Blog: Brendan Hughes: DUP isolation on Windsor Framework shows MPs want to move on from the Brexit wars – Belfast Live

After a bruising week for the DUP in its brooding over the Windsor Framework, where now for Sir Jeffrey Donaldson’s party?

The parliamentary vote on the new Brexit deal on Irish Sea trading arrangements was always a foregone conclusion after Labour agreed to back the government.

But the sheer scale of Prime Minister Rishi Sunak’s victory as MPs voted on Wednesday – 515 in favour and just 29 against – laid bare how isolated the DUP has become.

Read more:Brendan Hughes: Arlene Foster role in DUP panel reveals Windsor Framework strategy

Long gone are the days when the unionist party held the balance of power at Westminster during former Prime Minister Theresa May’s ill-fated backstop negotiations.
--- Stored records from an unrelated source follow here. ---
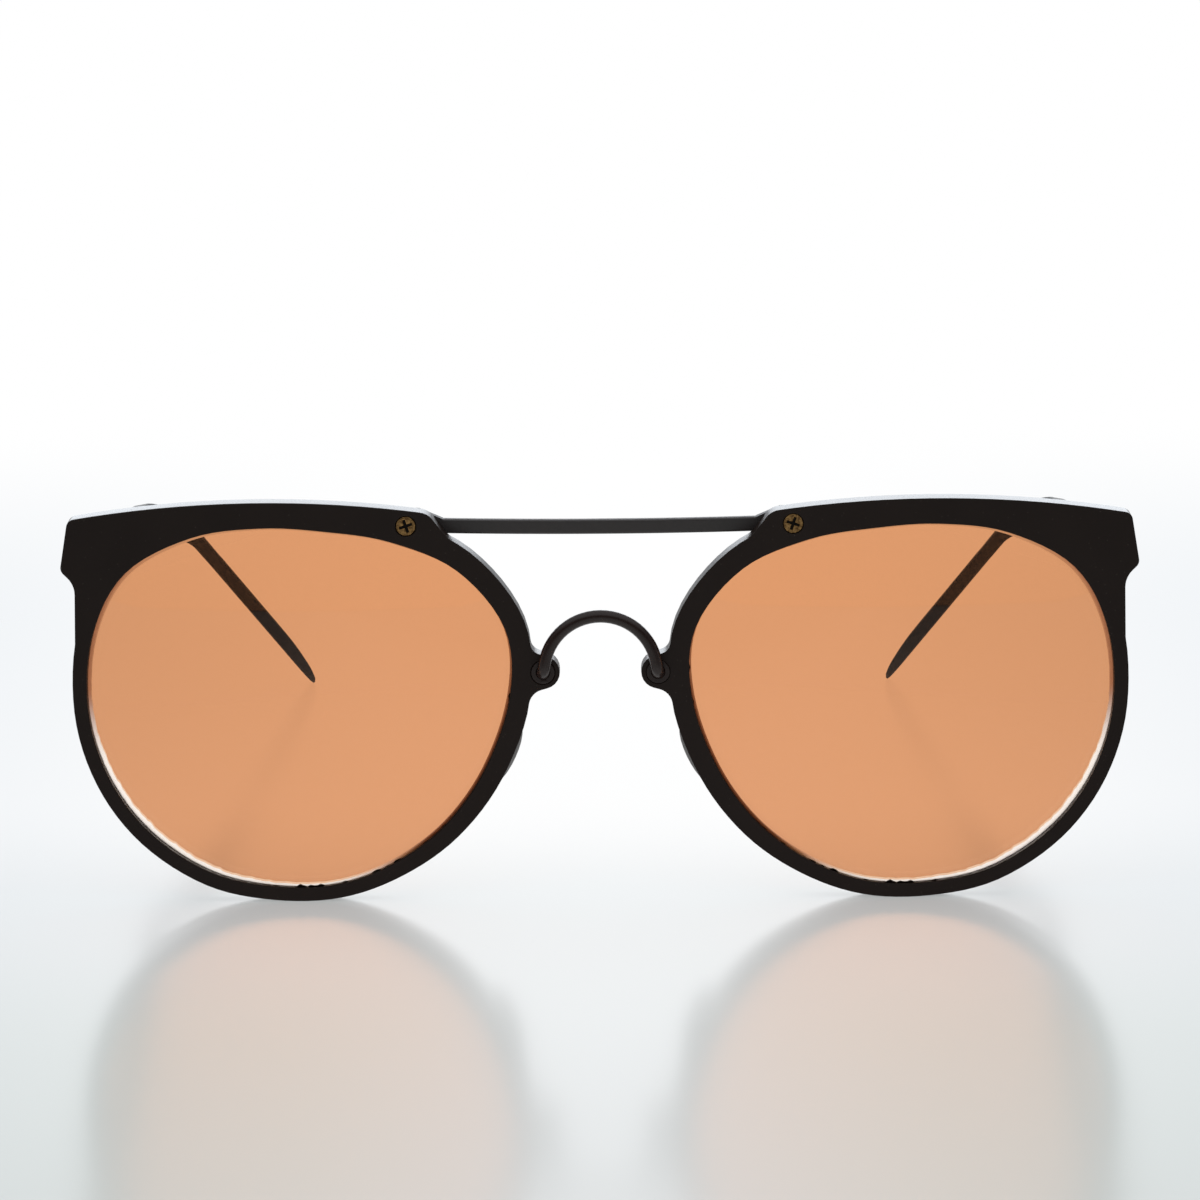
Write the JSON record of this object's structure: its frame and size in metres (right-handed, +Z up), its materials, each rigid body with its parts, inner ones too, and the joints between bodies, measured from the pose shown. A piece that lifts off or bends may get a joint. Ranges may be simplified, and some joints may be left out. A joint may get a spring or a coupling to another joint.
{
  "type": "sunglasses",
  "caption": "Sunglasses with round tinted lenses in black rims, joined by a flat brow bar and an arched wire bridge, with folding arms that curve down and in behind the ears.",
  "frame": {"origin": "on the ground, below the middle of the whole frame's box, with the arms open", "axes": "-Y is the way the wearer looks, +Y runs back along the arms, +X is the wearer's left, and +Z is up"},
  "size_m": [0.136, 0.1298, 0.0518],
  "materials": {
    "frame_black": "fine matt black acetate",
    "lens_amber": "polished amber tint",
    "bar_black": "satin black coat",
    "wire_black": "satin black coat",
    "screw_brass": "darkened brass",
    "hinge_steel": "dark plated"
  },
  "bodies": {
    "front": {"rim_left": "frame_black", "rim_right": "frame_black", "lens_left": "lens_amber", "lens_right": "lens_amber", "brow_bar": "bar_black", "brow_screw_left": "screw_brass", "brow_screw_right": "screw_brass", "bridge_wire": "wire_black", "bridge_washer_left": "wire_black", "bridge_washer_right": "wire_black", "bridge_nut_left": "hinge_steel", "bridge_nut_right": "hinge_steel", "nose_pad_left": "frame_black", "nose_pad_right": "frame_black", "front_hinge_left": "hinge_steel", "front_hinge_right": "hinge_steel", "hinge_screw_left": "hinge_steel", "hinge_screw_right": "hinge_steel"},
    "arm_left": {"temple_left": "frame_black", "arm_hinge_left": "hinge_steel", "hinge_rivets_left": "hinge_steel"},
    "arm_right": {"temple_right": "frame_black", "arm_hinge_right": "hinge_steel", "hinge_rivets_right": "hinge_steel"}
  },
  "joints": [
    {"name": "left_arm_fold", "type": "hinge", "parent": "front", "child": "arm_left", "pos_m": [0.06335, -0.05816, 0.04534], "axis": [0, 0, 1], "range_deg": [0, 80]},
    {"name": "right_arm_fold", "type": "hinge", "parent": "front", "child": "arm_right", "pos_m": [-0.06335, -0.05816, 0.04534], "axis": [0, 0, -1], "range_deg": [0, 70]}
  ]
}
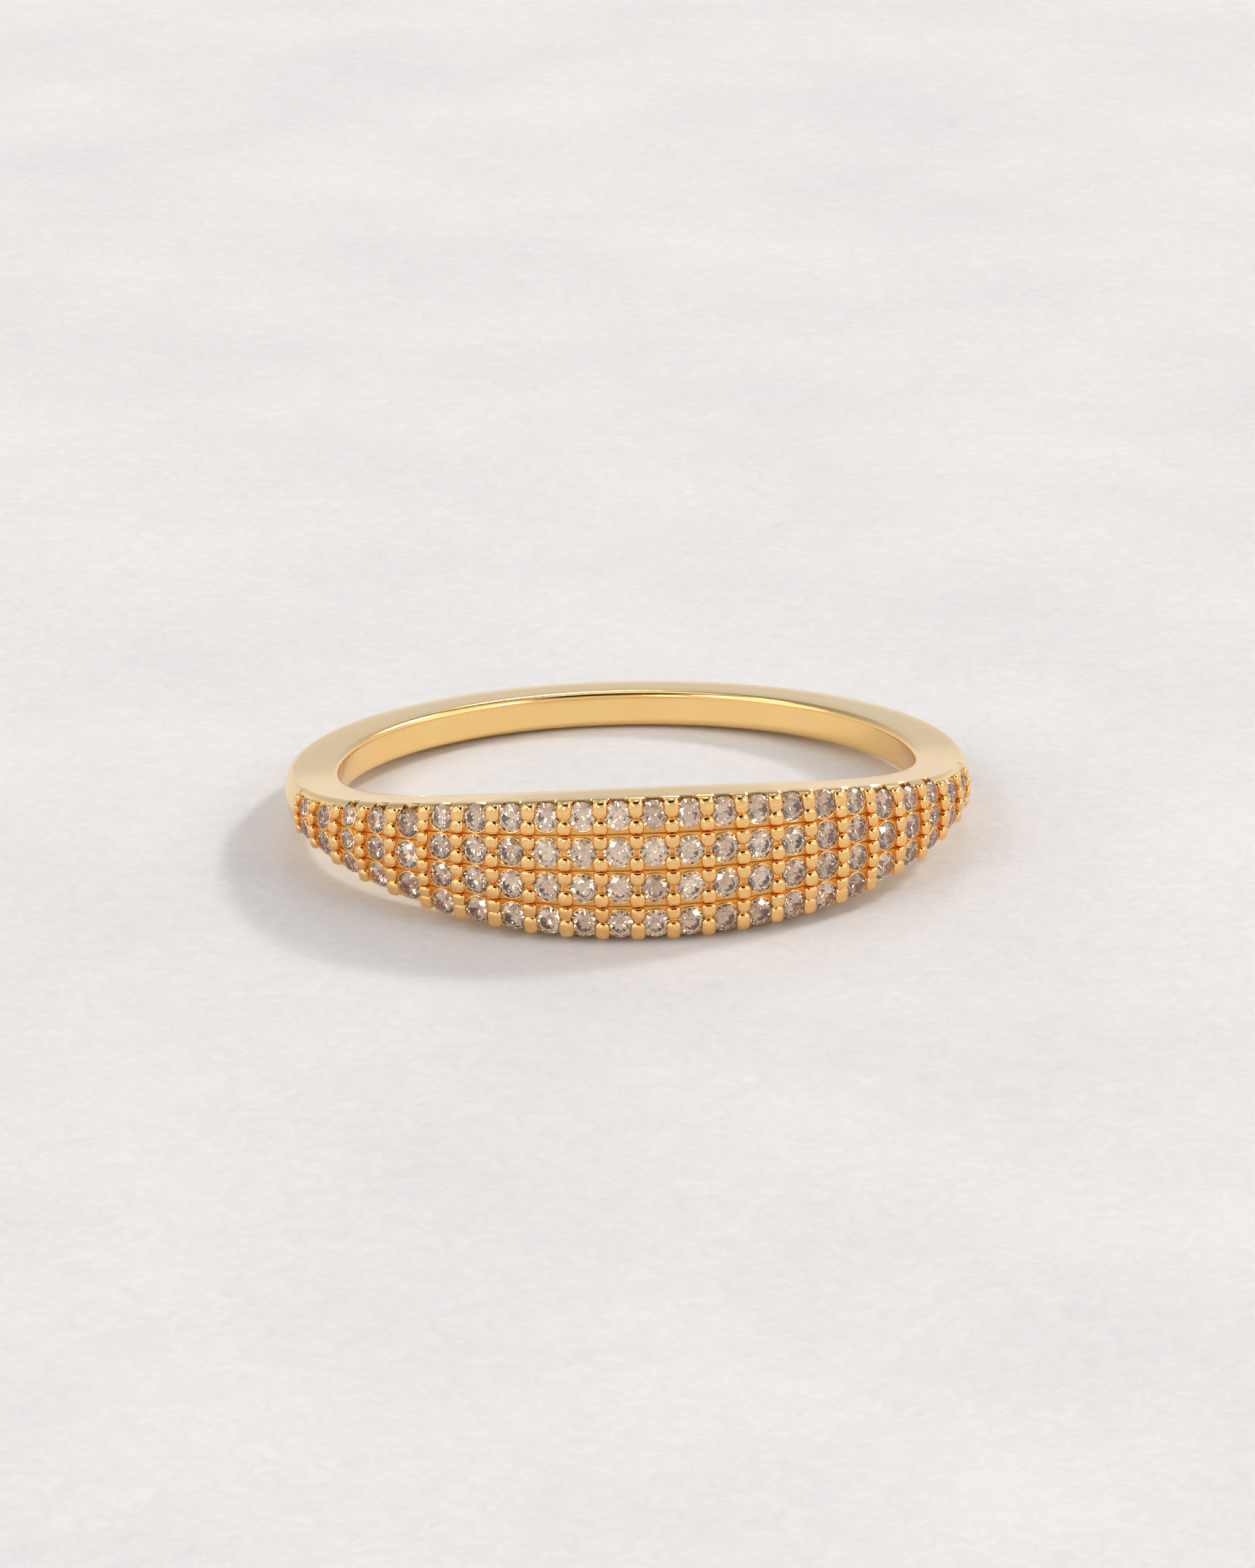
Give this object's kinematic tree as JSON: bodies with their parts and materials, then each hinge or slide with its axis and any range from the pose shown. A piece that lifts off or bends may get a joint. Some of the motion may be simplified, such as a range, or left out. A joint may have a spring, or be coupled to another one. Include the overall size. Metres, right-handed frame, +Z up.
{
  "type": "pave ring",
  "caption": "Tapered yellow gold finger ring whose broad front is pave set with small round clear stones in straight columns between gold beads, lying on its side.",
  "frame": {"origin": "under the middle of the ring's bounding box, on the surface that it lies on", "axes": "+Z up from the surface; -Y towards the middle of the broad pave front; +X to the right of someone who looks at that front; the ring's own axis leans 4.6 degrees from +Z towards +Y, because the broad front props it up"},
  "size_m": [0.0202, 0.0204, 0.0042],
  "materials": {
    "band_gold": "mirror polished yellow gold",
    "pave_gold_and_stones": "polished yellow gold beads round clear stones with a faint champagne tint"
  },
  "bodies": {
    "root": {"band": "band_gold", "pave_field": "pave_gold_and_stones"}
  },
  "joints": []
}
All those behind-closed-doors meetings with the Eurosceptic ERG wing in recent weeks, which fuelled speculation of a full-on Tory rebellion, amounted to little more than a whimper.

Its “star chamber” of lawyers may have dismissed the Stormont Brake element of the deal as “practically useless”, but the European Research Group is clearly a diminished force in Conservative politics.

Not even Boris Johnson opposing his Tory leadership rival’s deal with the European Union could persuade many backbenchers to join the revolt.

Once untouchable within the Conservative ranks but now tainted by partygate, Northern Ireland minister Steve Baker branding him a “Pound Shop Nigel Farage” was a sign of how far the former Prime Minister’s stock has fallen.

The overriding impression is that Westminster wants to move on from the Brexit wars. After the exhaustion of years of disputes, it wants an improved relationship with Brussels.

Both sides wish to restore relations at a time when they are facing many other challenges, from managing cost-of-living pressures to responding to the war in Ukraine.

The Windsor Framework may very well be considered by some to be a fudge, but sealing the deal looks set to open the door to further cooperation.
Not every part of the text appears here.